Stored items from a collection:
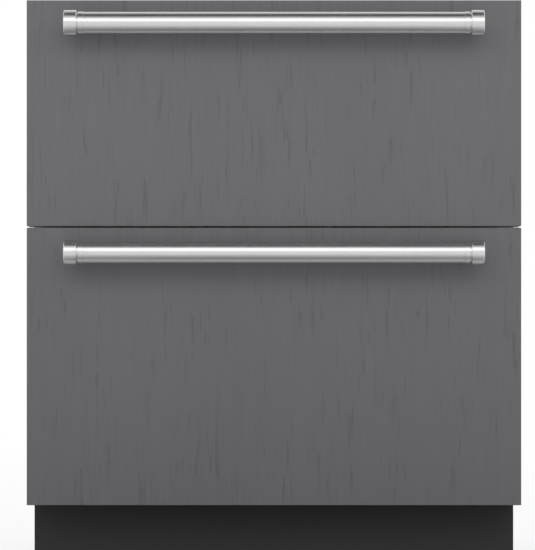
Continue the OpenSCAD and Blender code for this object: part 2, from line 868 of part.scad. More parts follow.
// Two rails, a member across the front and one across the rear, and the tray between them
module base_frame() {
    tray_hw = rail_out - rail_flange;
    y0 = y_kick + kick_t;
    air_gap_half = 110;
    air_gap_edge = 16;
    rear_lip = 10;
    tray_reach = 60;
    pin_above = 4;
    color("#77797c") {
        both_sides() base_rail();
        difference() {
            wide_slab(tray_hw, y0, y0 + base_t, frame_z, base_h);
            for (x = [-1, 1])
                slab([x * tray_hw / 2 - air_gap_half, y0 - eps, tray_top + air_gap_edge],
                    [x * tray_hw / 2 + air_gap_half, y0 + base_t + eps, base_h - air_gap_edge]);
        }
        wide_slab(tray_hw, y_back - sheet_t - base_t, y_back - sheet_t, tray_top, tray_top + rear_lip);
        wide_slab(tray_hw, y_machine - tray_reach, y_back - sheet_t, frame_z, tray_top);
        at_grommets() translate([0, 0, tray_top])
            cylinder(h = grommet_h + mount_plate_t + pin_above, r = grommet_pin_r);
    }
}

// Plain plate with folded ends that wrap round the base frame
module kick_plate() {
    half = body_hw;
    top = base_h - 1;
    color("#29292b") {
        wide_slab(half, y_kick, y_kick + kick_t, kick_clear, top);
        both_sides() slab([half - kick_t, y_kick, kick_clear], [half, y_kick + kick_return, top]);
    }
}

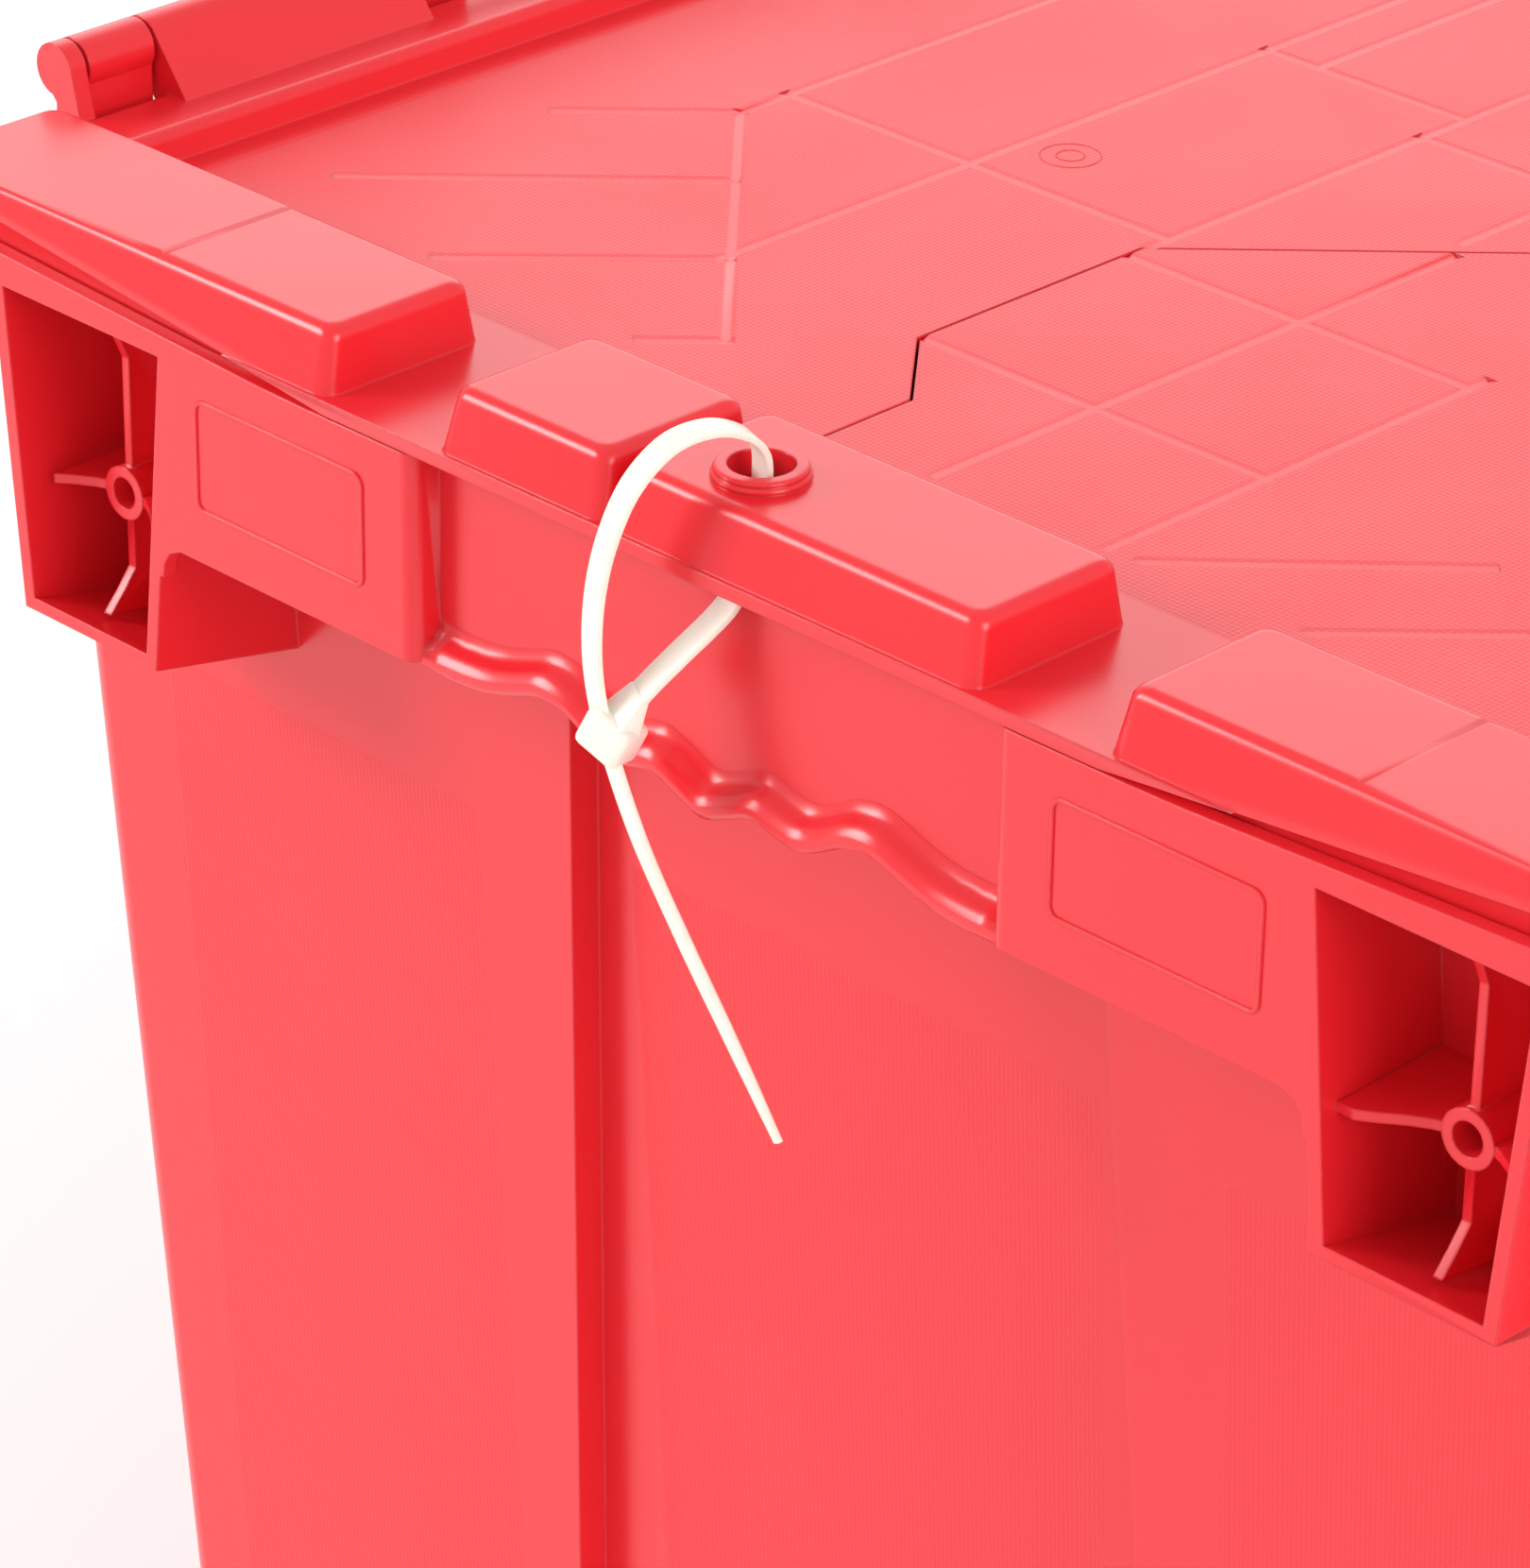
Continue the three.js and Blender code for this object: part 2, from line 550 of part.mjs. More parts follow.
// the left half; the right half is the same shape turned half round
function makeLid() {
  const seam = offsetLine(seamLine, seamGap / 2);
  const outline = [
    ...seam,
    [endX, lidEdge - 12],
  ];
  for (let i = 0; i <= 6; i += 1) {
    const angle = (Math.PI / 2) * (i / 6);
    outline.push([endX - 12 + 12 * Math.cos(angle), lidEdge - 12 + 12 * Math.sin(angle)]);
  }
  for (let i = 0; i <= 6; i += 1) {
    const angle = Math.PI / 2 + (Math.PI / 2) * (i / 6);
    outline.push([-endX + 12 + 12 * Math.cos(angle), lidEdge - 12 + 12 * Math.sin(angle)]);
  }
  const deck = plate(outline, deckUnder, deckTop);
  const front = -endX;
  const back = -endX + blockDepth + 2.6;
  const skin = lidWall;
  const top = deckTop + blockHeight;
  const spans = [
    // low end: the long corner block and the short block beside the seam
    { y0: cornerBlockStart, y1: lidEdge, end: -1 },
    { y0: seamLine[0][1] + blockSeamGap / 2, y1: middleBlockHalf, end: -1 },
    // high end: the long block with the eyelet and the corner block
    { y0: -seamLine[0][1] + blockSeamGap / 2, y1: middleBlockHalf, end: 1 },
    { y0: cornerBlockStart, y1: lidEdge, end: 1 },
  ];
  const raised = [deck];
  const hollows = [];
  spans.forEach(({ y0, y1, end }) => {
    const block = raisedBlock(front, back, y0, y1, deckUnder, blockHeight + deckThickness, 0, blockDraft, 2.4);
    const frontSkin = y0 === cornerBlockStart ? cornerFence : skin;
    const hollow = raisedBlock(front + frontSkin, back - skin, y0 + skin, y1 - skin, deckUnder - 1,
      blockHeight + deckThickness + 1 - skin, 0, blockDraft, 2.0);
    raised.push(mirrored(block, end > 0, false));
    hollows.push(mirrored(hollow, end > 0, false));
  });

  // hinge-side ridge between the corner blocks
  const ridge = raisedBlock(-endX + 8, endX - 8, ridgeInner, lidEdge, deckUnder,
    ridgeHeight + deckThickness, 0, 3, 2.0);
  raised.push(ridge);
  hollows.push(box(-endX + blockDepth, endX - blockDepth, ridgeInner + 3.4, lidEdge - skin, deckUnder - 1,
    deckTop + ridgeHeight - skin));

  // eyelet collar of two stacked beads on the long middle block at the high end
  const eyeX = endX - eyeletInset;
  const r = eyeletRadius;
  const profile = [
    [0, -skin], [r - 0.3, -skin], [r - 0.3, 0], [r, 0.3], [r, 0.7], [r - 0.3, 1.0],
    [r - 0.7, 1.05], [r - 0.4, 1.25], [r - 0.4, 1.6], [r - 0.8, 1.9], [r - 1.3, eyeletCollar],
    [0, eyeletCollar],
  ].map((p) => new THREE.Vector2(p[0], p[1]));
  const collar = new THREE.LatheGeometry(profile, 36);
  collar.rotateX(Math.PI / 2);
  collar.translate(eyeX, 0, top);
  raised.push(solid(collar));

  let lid = join(raised);
  hollows.forEach((hollow) => {
    lid = lid.subtract(hollow);
  });
  lid = lid.subtract(rodAlongZ(eyeX, 0, top - 6, top + 8, eyeletHole, 36));

  // the corner blocks fall slightly outside a shallow crease
  const crease = lidEdge - creaseInset;
  [-1, 1].forEach((end) => {
    const x0 = end < 0 ? front - 1 : endX - blockDepth - 3;
    const nick = [
      [crease, top - 0.45], [crease + 1.0, top + 0.05], [crease + 1.0, top + 1],
      [crease - 1.0, top + 1], [crease - 1.0, top + 0.05],
    ];
    lid = lid.subtract(sideways(nick, x0, x0 + blockDepth + 4));
    const fall = [[crease, top], [lidEdge + 1, top - 1], [lidEdge + 1, top + 1], [crease, top + 1]];
    lid = lid.subtract(slab(fall, x0, x0 + blockDepth + 4));
  });

  // lower edge lifts towards both corners
  [-1, 1].forEach((end) => {
    const points = [];
    for (let i = 0; i <= 10; i += 1) {
      const y = liftStart + (lidEdge + 2 - liftStart) * (i / 10);
      points.push([y, lidLower(y)]);
    }
    const cut = [[liftStart, deckUnder - 3], [lidEdge + 2, deckUnder - 3], ...points.reverse()];
    const reach = skirtThickness + restGap;
    const x0 = end < 0 ? -endX - 1 : endX - reach;
    lid = lid.subtract(slab(cut, x0, x0 + reach + 1));
  });

  // knuckles, their webs, and the groove pattern
  lid = join([lid, ...makeKnuckles()]);
  lid = lid.subtract(rodAlongX(-boreHalf, boreHalf, axisY, axisZ, boreRadius, 24));
  const fieldX = endX - blockDepth - grooveMargin;
  const fieldY = ridgeInner - grooveMargin;
  const field = box(-fieldX, fieldX, -fieldY, fieldY, deckTop - 1, deckTop + 1);
  return lid.subtract(join(makeGrooves()).intersect(field));
}

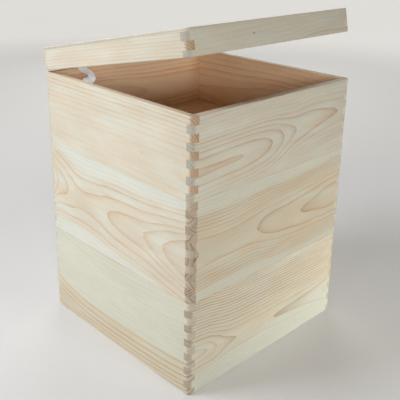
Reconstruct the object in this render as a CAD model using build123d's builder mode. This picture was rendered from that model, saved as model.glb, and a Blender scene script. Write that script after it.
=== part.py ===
# Potato storage bin of raw pine: three finger-jointed rings of boards, one on another, with a base
# panel and a lift-out shelf. The lid is the top slice of the third ring, sawn off and closed with a
# thin panel, and turns on two butt hinges at the back. A ribbon inside the left wall stops it.
#
# Frame: +X to the right, +Y to the back, +Z up. The origin is the middle of the base, on the ground.
# The lid is built closed and then turned open by OPEN_ANGLE, the pose in which the bin is at rest.
from build123d import *

import os
from math import asin, cos, radians, sin, tan

os.makedirs("parts", exist_ok=True)

# ------------------------------------------------------------------ driving dimensions, mm, degrees
WIDTH = 300.0  # whole bin, left to right
DEPTH = 300.0  # whole bin, front to back
WALL = 10.0  # thickness of every wall board and lid rail
CORNER_RADIUS = 7.5  # upright outer corners
RIM_EASE = 1.5  # sanded edges where body and lid meet, and under the base
PANEL_EASE = 1.2  # sanded edge around the lid's top

FINGER = 10.2  # height of one finger of the corner joint
RING_FINGERS = 13  # fingers in one ring of boards
RIM_FINGERS = 10  # fingers of the top ring that stay on the body
SAW_CUT = 2.8  # wood lost where the lid was sawn off

BASE_PANEL = 6.0  # thickness
BASE_REBATE = 5.0  # how far the base panel is let into the walls
BASE_FIT = 0.25  # play around the base panel

LEDGE = 10.0  # square section of the two shelf ledges
LEDGE_CHAMFER = 1.0  # on the ledges' long inner edges
SHELF_PANEL = 5.0  # thickness
SHELF_PLAY = 1.0  # play between the loose shelf and each wall
SHELF_CORNER = 2.0
FINGER_HOLE = 28.0  # diameter of the hole that lifts the shelf
FINGER_HOLE_EASE = 0.8

LID_PANEL = 4.0  # thickness of the panel on the lid's rails
LID_GAP = 0.4  # between rim and lid when the lid is closed
OPEN_ANGLE = 12.2  # how far open the lid stands at rest

HINGE_SPACING = 170.0  # between the middles of the two hinges
HINGE_LENGTH = 40.0  # along the pin
HINGE_LEAF = 15.0  # height of a leaf from the pin's centre
LEAF_THICKNESS = 1.5
LEAF_CORNER = 2.0
KNUCKLE_RADIUS = 2.5
KNUCKLE_GAP = 0.2  # along the pin, between knuckles of the two leaves
PIN_RADIUS = 1.25
PIN_PLAY = 0.05  # radial clearance of the pin in its knuckles
PIN_HEAD_RADIUS = 1.9
PIN_HEAD = 0.8  # height of the domed head at each end of a pin

SCREW_SPACING = 24.0  # between the two screws of one leaf
SCREW_DROP = 9.0  # from the pin's centre to the screws
SCREW_LENGTH = 9.0
SCREW_HEAD_RADIUS = 2.6
SCREW_RADIUS = 1.2
SCREW_TIP = 2.0  # length of the pointed end
SCREW_PLAY = 0.05  # radial clearance in the wood
LEAF_HOLE_PLAY = 0.3  # radial clearance in a leaf's hole
SINK_PLAY = 0.1  # how much wider the countersink is than the screw's head, in radius
RECESS_WIDTH = 0.6  # cross recess in a screw's head
RECESS_LENGTH = 2.8
RECESS_DEPTH = 0.7

RIBBON_WIDTH = 18.0
RIBBON_THICKNESS = 0.8
RIBBON_BACK = 73.0  # from the back of the bin to the ribbon's middle
RIBBON_TAB = 6.0  # ribbon past each tack
RIBBON_BULGE = 18.0  # how far the fold stands out from the wall
FOLD_BELOW_RIM = 2.5  # where the fold's lower side starts
FOLD_ABOVE_RIM = 3.5  # where the fold's upper side ends
RIBBON_STEP = 6.0  # the hanging loop's width
LOOP_BELOW_RIM = 51.5
LOOP_TOP = 6.0  # below the rim, where the loop turns into the fold
BODY_TACK_BELOW_RIM = 18.0
LID_TACK_BELOW_PANEL = 9.2  # below the top of the lid's rail
TAB_BELOW_EDGE = 4.0  # where the fold's upper side aims at the rail, below the rail's lower edge
RIBBON_BENDS = [2.9, 2.9, 5.0, 4.0, 4.0, 6.0]  # radii, from the hanging loop to the lid's rail

TACK_HEAD_RADIUS = 3.5
TACK_HEAD = 1.6  # height of the domed head
TACK_RADIUS = 0.6
TACK_LENGTH = 6.5  # shank in the wood
TACK_PLAY = 0.05

# ------------------------------------------------------------------------------- sizes that follow
RING = RING_FINGERS * FINGER
RIM_HEIGHT = RIM_FINGERS * FINGER  # height of the top ring's part that stays on the body
RIM_Z = 2 * RING + RIM_HEIGHT
LID_RAIL = RING - RIM_HEIGHT - SAW_CUT
LID_Z = RIM_Z + LID_GAP
INNER_X = WIDTH / 2 - WALL
INNER_Y = DEPTH / 2 - WALL

HINGE_Y = DEPTH / 2 + KNUCKLE_RADIUS
HINGE_Z = RIM_Z + LID_GAP / 2
HINGE_AXIS = Axis((0, HINGE_Y, HINGE_Z), (-1, 0, 0))
HINGE_PLACES = {"left": -HINGE_SPACING / 2, "right": HINGE_SPACING / 2}

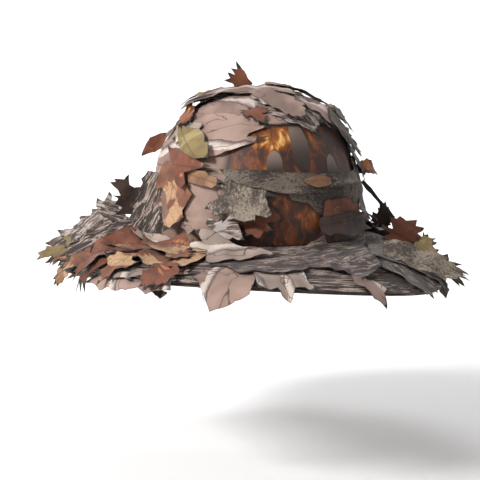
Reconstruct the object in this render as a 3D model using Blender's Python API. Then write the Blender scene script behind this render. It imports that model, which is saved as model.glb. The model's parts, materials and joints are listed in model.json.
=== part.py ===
"""A leaf-cut camouflage field hat: sewn crown, three-ply brim, sweatband and leaf-cut cloth pieces.

Frame: origin at the centre of the head opening, in the plane where the crown meets the brim.
+Z is up, -Y is the front of the hat and +X its left as it is worn.
A place on the hat is an azimuth (0 at the front, 90 at +X) and a run: metres along the cloth
from the crown and brim joint, negative up the crown and positive out over the brim.
"""

import math

import bpy
from mathutils import Vector

# Driving dimensions, in metres and degrees.
HEAD_WIDTH = 0.180  # outside of the crown at the joint, side to side
HEAD_LENGTH = 0.196  # the same, front to back
CROWN_HEIGHT = 0.125
TIP_SEAM_RUN = -0.104  # where the tip panel is sewn to the side panels
BRIM_WIDTH = 0.087  # along the cloth
BRIM_START = 6.0  # slope where the brim leaves the crown
CLOTH = 0.0008  # crown and brim plies
STIFFENER = 0.0010
SWEATBAND = 0.0012
SWEATBAND_HEIGHT = 0.032
SWEATBAND_DROP = 0.002  # how far the band hangs below the joint
SEAM_GAP = 0.0004  # between plies that are sewn together
THREAD = 0.0010  # overlock and topstitch cord, diameter
EDGE_STITCH_INSET = 0.006
LEAF_CLOTH = 0.0007
LEAF_CLEARANCE = 0.0020  # under the lowest leaf, above the stitching it lies over
LEAF_PITCH = 0.0021  # from one layer of leaves to the next
LEAF_STEP = 0.016  # longest stretch of a leaf that stays straight

SEGMENTS = 40  # round the hat
CROWN_ROWS = 6
TIP_ROWS = 5
BRIM_ROWS = 5
ARC_STEPS = 300
DRAPE_REACH = 0.015  # loose cloth bridges the joint's corner over this length
DRAPE_STEPS = 3
TOP_CLEARANCE = 0.001  # nearest a leaf's point comes to the very top, where azimuth has no meaning
CROWN_SHARPNESS = 2 / 3  # exponent of the crown's profile: 1 is a round dome

COLOURS = {
    "camo_cloth": ((0.42, 0.34, 0.30, 1), 0.85),
    "liner_cloth": ((0.16, 0.12, 0.10, 1), 0.9),
    "stiffener": ((0.75, 0.74, 0.70, 1), 0.8),
    "thread": ((0.13, 0.11, 0.10, 1), 0.7),
    "grey_leaf": ((0.40, 0.36, 0.33, 1), 0.8),
    "rust_leaf": ((0.34, 0.17, 0.11, 1), 0.75),
    "tan_leaf": ((0.60, 0.45, 0.32, 1), 0.8),
}

# Leaf-cut pieces. Place and size of each: name, finish, azimuth and run of the sewn root,
# length, width, turn (0 points down the hat and outwards, 90 towards rising azimuth), layer.
LEAVES = (
    ("tip_panel_front", "tan_leaf", -88, -0.100, 0.124, 0.050, 84, 0),
    ("tip_panel_right", "rust_leaf", 100, -0.160, 0.078, 0.056, -20, 1),
    ("tip_panel_back", "grey_leaf", 165, -0.165, 0.064, 0.080, 0, 0),
    ("tip_panel_left", "grey_leaf", -112, -0.160, 0.068, 0.070, 0, 1),
    ("tip_peak_leaf", "rust_leaf", -60, -0.173, 0.034, 0.024, -30, 3),
    ("crown_swoosh_panel", "tan_leaf", -74, -0.084, 0.116, 0.050, 84, 2),
    ("crown_rust_leaf", "rust_leaf", -66, -0.066, 0.052, 0.046, 56, 3),
    ("crown_tan_leaf", "tan_leaf", -46, -0.052, 0.056, 0.040, 0, 0),
    ("crown_belt_strip", "grey_leaf", -34, -0.058, 0.096, 0.024, 86, 4),
    ("crown_belt_leaf", "grey_leaf", -10, -0.056, 0.047, 0.056, -8, 3),
    ("crown_belt_right", "grey_leaf", 34, -0.050, 0.060, 0.036, 68, 3),
    ("crown_right_leaf", "grey_leaf", 78, -0.060, 0.062, 0.044, 4, 0),
    ("crown_right_curl", "rust_leaf", 96, -0.080, 0.030, 0.024, 10, 3),
    ("crown_right_stem", "grey_leaf", 90, -0.048, 0.046, 0.010, 5, 1),
    ("crown_bark_strip", "grey_leaf", -78, -0.064, 0.066, 0.040, 0, 1),
    ("crown_left_ribbon", "rust_leaf", -88, -0.088, 0.036, 0.014, -4, 2),
    ("crown_dark_leaf", "rust_leaf", -102, -0.044, 0.052, 0.044, 0, 2),
    ("crown_back_left_leaf", "tan_leaf", -138, -0.092, 0.076, 0.060, 10, 0),
    ("crown_back_panel", "grey_leaf", 178, -0.098, 0.090, 0.084, 0, 1),
    ("crown_back_right_leaf", "rust_leaf", 134, -0.092, 0.078, 0.064, -10, 2),
    ("brim_grey_leaf", "grey_leaf", -106, 0.026, 0.052, 0.050, 0, 2),
    ("brim_bark_panel", "grey_leaf", -94, 0.013, 0.076, 0.060, 0, 0),
    ("brim_olive_leaf", "tan_leaf", -92, 0.070, 0.048, 0.030, -4, 3),
    ("brim_bark_strip", "grey_leaf", -66, -0.010, 0.078, 0.036, -16, 3),
    ("brim_tan_strip", "tan_leaf", -76, 0.068, 0.038, 0.018, 4, 2),
    ("brim_rust_panel", "rust_leaf", -58, 0.019, 0.070, 0.056, 0, 1),
    ("brim_rust_oak", "rust_leaf", -14, 0.020, 0.088, 0.052, -80, 2),
    ("brim_light_leaf", "tan_leaf", -14, -0.008, 0.056, 0.052, 10, 4),
    ("brim_front_bark", "grey_leaf", 0, 0.030, 0.120, 0.046, 86, 3),
    ("brim_front_leaf", "tan_leaf", -8, 0.054, 0.050, 0.052, -4, 1),
    ("brim_front_bark_leaf", "tan_leaf", 12, 0.058, 0.042, 0.042, 2, 4),
    ("brim_right_leaf", "grey_leaf", 30, 0.068, 0.036, 0.038, 0, 1),
    ("brim_right_grey", "grey_leaf", 52, 0.028, 0.078, 0.050, 40, 0),
    ("brim_right_rust", "rust_leaf", 90, 0.008, 0.066, 0.060, 0, 1),
    ("brim_right_tip", "tan_leaf", 90, 0.070, 0.042, 0.028, 6, 4),
    ("brim_edge_rust", "rust_leaf", 76, 0.072, 0.030, 0.030, 0, 3),
    ("brim_back_right_panel", "grey_leaf", 128, 0.012, 0.076, 0.076, 0, 0),
    ("brim_back_right_leaf", "rust_leaf", 147, 0.050, 0.054, 0.056, 4, 3),
    ("brim_back_panel", "grey_leaf", 170, 0.012, 0.076, 0.086, 0, 1),
    ("brim_back_leaf", "tan_leaf", 174, 0.056, 0.048, 0.052, -4, 3),
    ("brim_back_left_panel", "grey_leaf", -144, 0.012, 0.076, 0.076, 0, 0),
    ("brim_back_left_leaf", "rust_leaf", -132, 0.052, 0.050, 0.052, 0, 3),
)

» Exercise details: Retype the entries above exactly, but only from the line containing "Reconstruct the object in this render as a 3D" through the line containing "LEAF_STEP = 0.016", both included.

» Finished answer:
Reconstruct the object in this render as a 3D model using Blender's Python API. Then write the Blender scene script behind this render. It imports that model, which is saved as model.glb. The model's parts, materials and joints are listed in model.json.
=== part.py ===
"""A leaf-cut camouflage field hat: sewn crown, three-ply brim, sweatband and leaf-cut cloth pieces.

Frame: origin at the centre of the head opening, in the plane where the crown meets the brim.
+Z is up, -Y is the front of the hat and +X its left as it is worn.
A place on the hat is an azimuth (0 at the front, 90 at +X) and a run: metres along the cloth
from the crown and brim joint, negative up the crown and positive out over the brim.
"""

import math

import bpy
from mathutils import Vector

# Driving dimensions, in metres and degrees.
HEAD_WIDTH = 0.180  # outside of the crown at the joint, side to side
HEAD_LENGTH = 0.196  # the same, front to back
CROWN_HEIGHT = 0.125
TIP_SEAM_RUN = -0.104  # where the tip panel is sewn to the side panels
BRIM_WIDTH = 0.087  # along the cloth
BRIM_START = 6.0  # slope where the brim leaves the crown
CLOTH = 0.0008  # crown and brim plies
STIFFENER = 0.0010
SWEATBAND = 0.0012
SWEATBAND_HEIGHT = 0.032
SWEATBAND_DROP = 0.002  # how far the band hangs below the joint
SEAM_GAP = 0.0004  # between plies that are sewn together
THREAD = 0.0010  # overlock and topstitch cord, diameter
EDGE_STITCH_INSET = 0.006
LEAF_CLOTH = 0.0007
LEAF_CLEARANCE = 0.0020  # under the lowest leaf, above the stitching it lies over
LEAF_PITCH = 0.0021  # from one layer of leaves to the next
LEAF_STEP = 0.016  # longest stretch of a leaf that stays straight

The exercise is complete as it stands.